- Short task -
Every line must be returned precisely as it is written.

- Source excerpt -
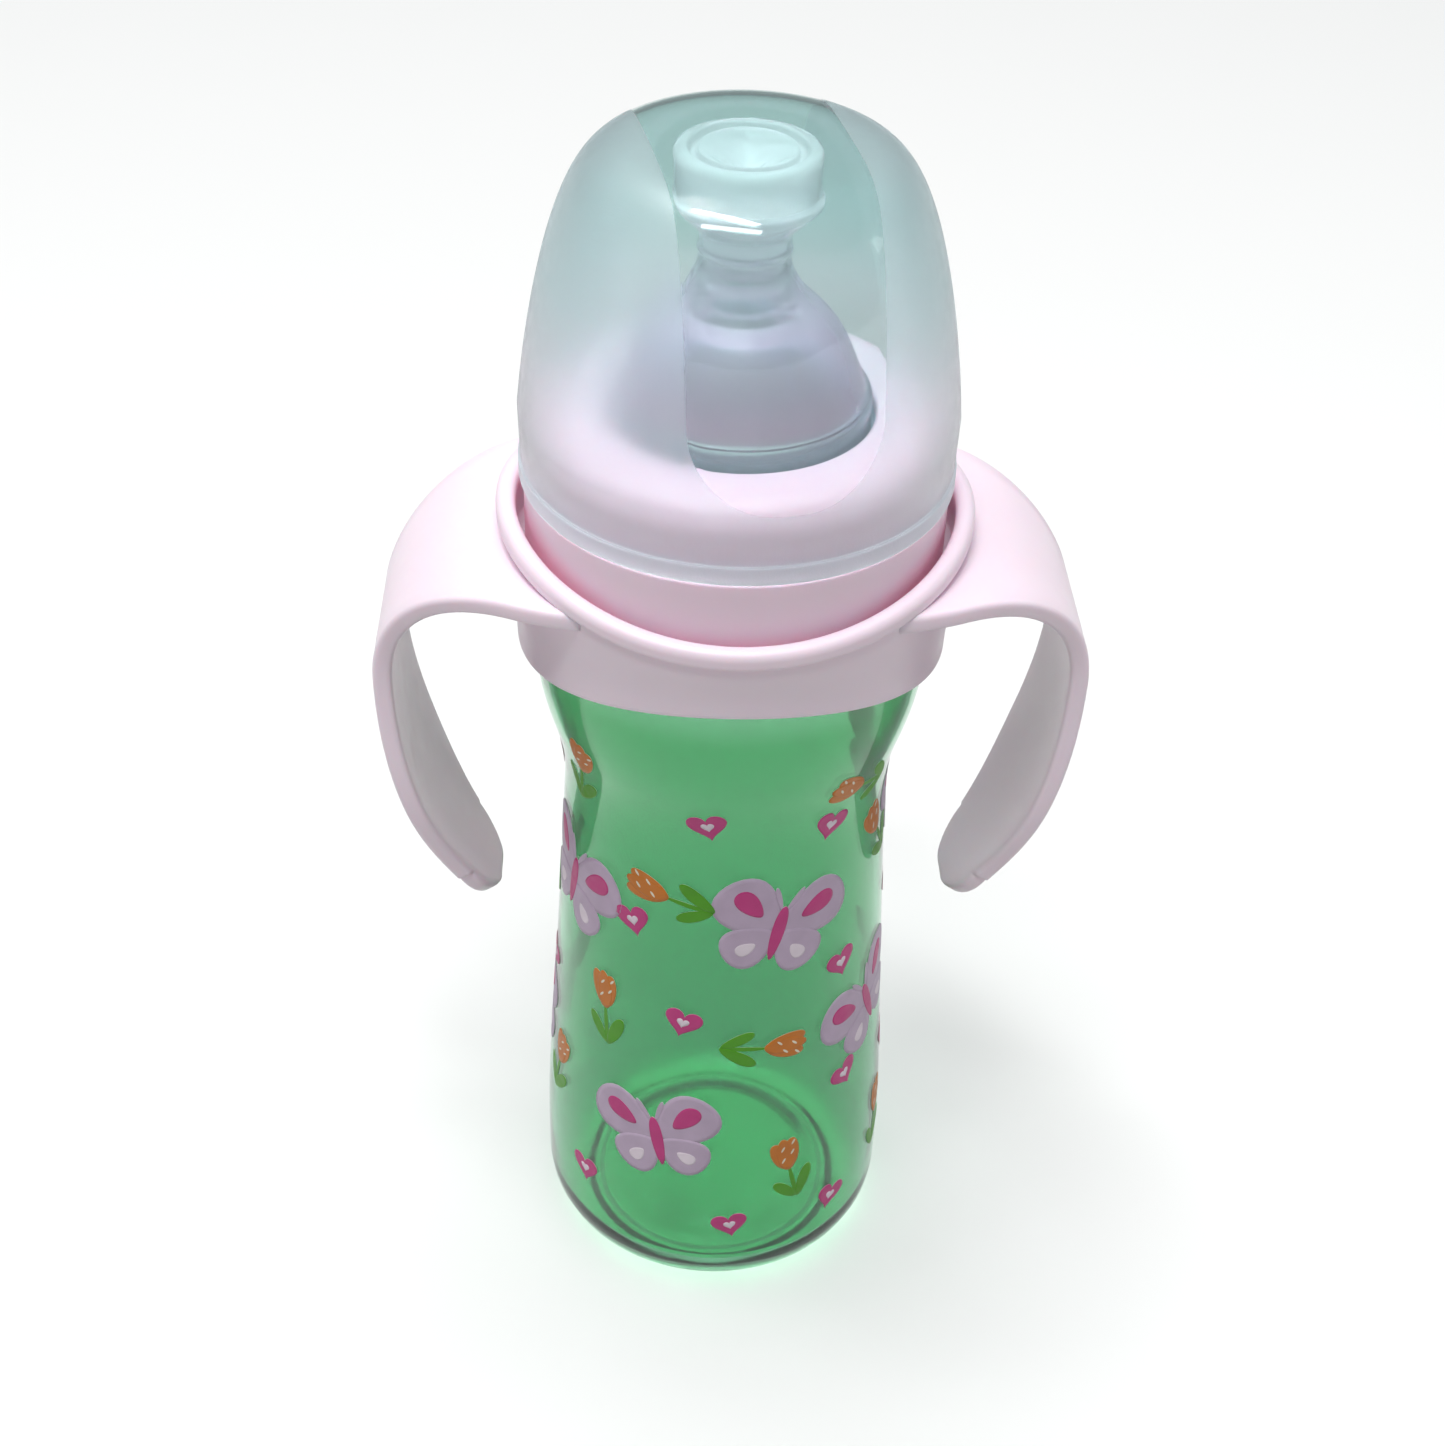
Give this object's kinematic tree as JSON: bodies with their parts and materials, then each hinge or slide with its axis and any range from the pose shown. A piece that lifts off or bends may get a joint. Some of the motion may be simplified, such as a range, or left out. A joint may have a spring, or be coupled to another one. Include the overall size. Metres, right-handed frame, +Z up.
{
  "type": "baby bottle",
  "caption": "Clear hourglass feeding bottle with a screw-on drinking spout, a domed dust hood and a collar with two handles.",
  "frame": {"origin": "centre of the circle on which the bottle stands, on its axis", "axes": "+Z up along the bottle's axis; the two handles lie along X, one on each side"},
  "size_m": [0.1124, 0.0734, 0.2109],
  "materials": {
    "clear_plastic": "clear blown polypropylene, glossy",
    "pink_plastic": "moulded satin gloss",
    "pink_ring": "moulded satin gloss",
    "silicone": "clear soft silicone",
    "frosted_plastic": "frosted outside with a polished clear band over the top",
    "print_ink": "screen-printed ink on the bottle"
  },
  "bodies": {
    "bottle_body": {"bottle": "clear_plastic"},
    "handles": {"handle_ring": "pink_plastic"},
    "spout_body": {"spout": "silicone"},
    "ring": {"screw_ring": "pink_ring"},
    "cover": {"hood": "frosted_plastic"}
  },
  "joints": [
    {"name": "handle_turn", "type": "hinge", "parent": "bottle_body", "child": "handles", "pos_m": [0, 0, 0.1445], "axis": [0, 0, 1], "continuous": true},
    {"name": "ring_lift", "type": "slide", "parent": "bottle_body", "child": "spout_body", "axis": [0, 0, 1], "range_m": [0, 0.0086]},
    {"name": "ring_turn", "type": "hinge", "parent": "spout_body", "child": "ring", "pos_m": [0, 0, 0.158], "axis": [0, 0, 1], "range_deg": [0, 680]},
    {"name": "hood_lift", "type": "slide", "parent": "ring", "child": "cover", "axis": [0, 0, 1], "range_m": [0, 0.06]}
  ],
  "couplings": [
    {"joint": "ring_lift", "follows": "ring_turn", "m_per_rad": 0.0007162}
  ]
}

- Expected output -
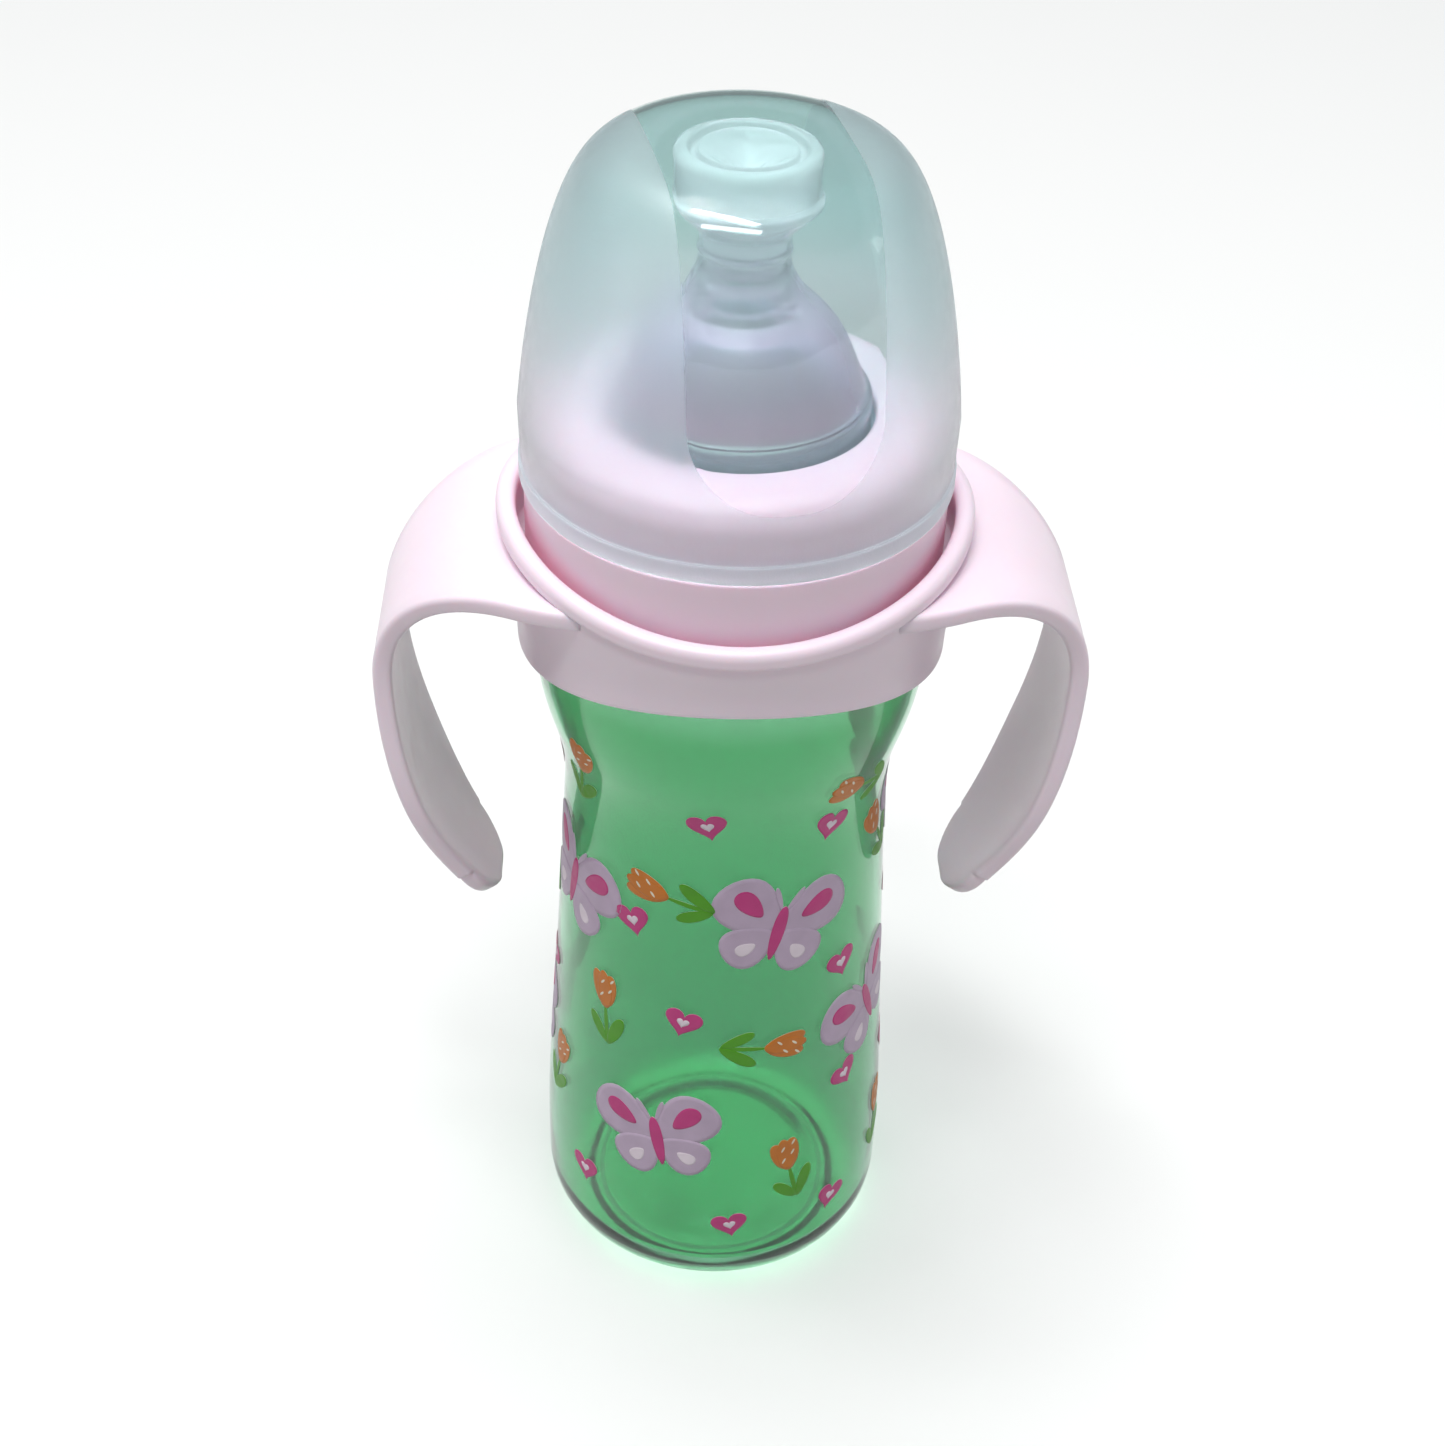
Give this object's kinematic tree as JSON: bodies with their parts and materials, then each hinge or slide with its axis and any range from the pose shown. A piece that lifts off or bends may get a joint. Some of the motion may be simplified, such as a range, or left out. A joint may have a spring, or be coupled to another one. Include the overall size. Metres, right-handed frame, +Z up.
{
  "type": "baby bottle",
  "caption": "Clear hourglass feeding bottle with a screw-on drinking spout, a domed dust hood and a collar with two handles.",
  "frame": {"origin": "centre of the circle on which the bottle stands, on its axis", "axes": "+Z up along the bottle's axis; the two handles lie along X, one on each side"},
  "size_m": [0.1124, 0.0734, 0.2109],
  "materials": {
    "clear_plastic": "clear blown polypropylene, glossy",
    "pink_plastic": "moulded satin gloss",
    "pink_ring": "moulded satin gloss",
    "silicone": "clear soft silicone",
    "frosted_plastic": "frosted outside with a polished clear band over the top",
    "print_ink": "screen-printed ink on the bottle"
  },
  "bodies": {
    "bottle_body": {"bottle": "clear_plastic"},
    "handles": {"handle_ring": "pink_plastic"},
    "spout_body": {"spout": "silicone"},
    "ring": {"screw_ring": "pink_ring"},
    "cover": {"hood": "frosted_plastic"}
  },
  "joints": [
    {"name": "handle_turn", "type": "hinge", "parent": "bottle_body", "child": "handles", "pos_m": [0, 0, 0.1445], "axis": [0, 0, 1], "continuous": true},
    {"name": "ring_lift", "type": "slide", "parent": "bottle_body", "child": "spout_body", "axis": [0, 0, 1], "range_m": [0, 0.0086]},
    {"name": "ring_turn", "type": "hinge", "parent": "spout_body", "child": "ring", "pos_m": [0, 0, 0.158], "axis": [0, 0, 1], "range_deg": [0, 680]},
    {"name": "hood_lift", "type": "slide", "parent": "ring", "child": "cover", "axis": [0, 0, 1], "range_m": [0, 0.06]}
  ],
  "couplings": [
    {"joint": "ring_lift", "follows": "ring_turn", "m_per_rad": 0.0007162}
  ]
}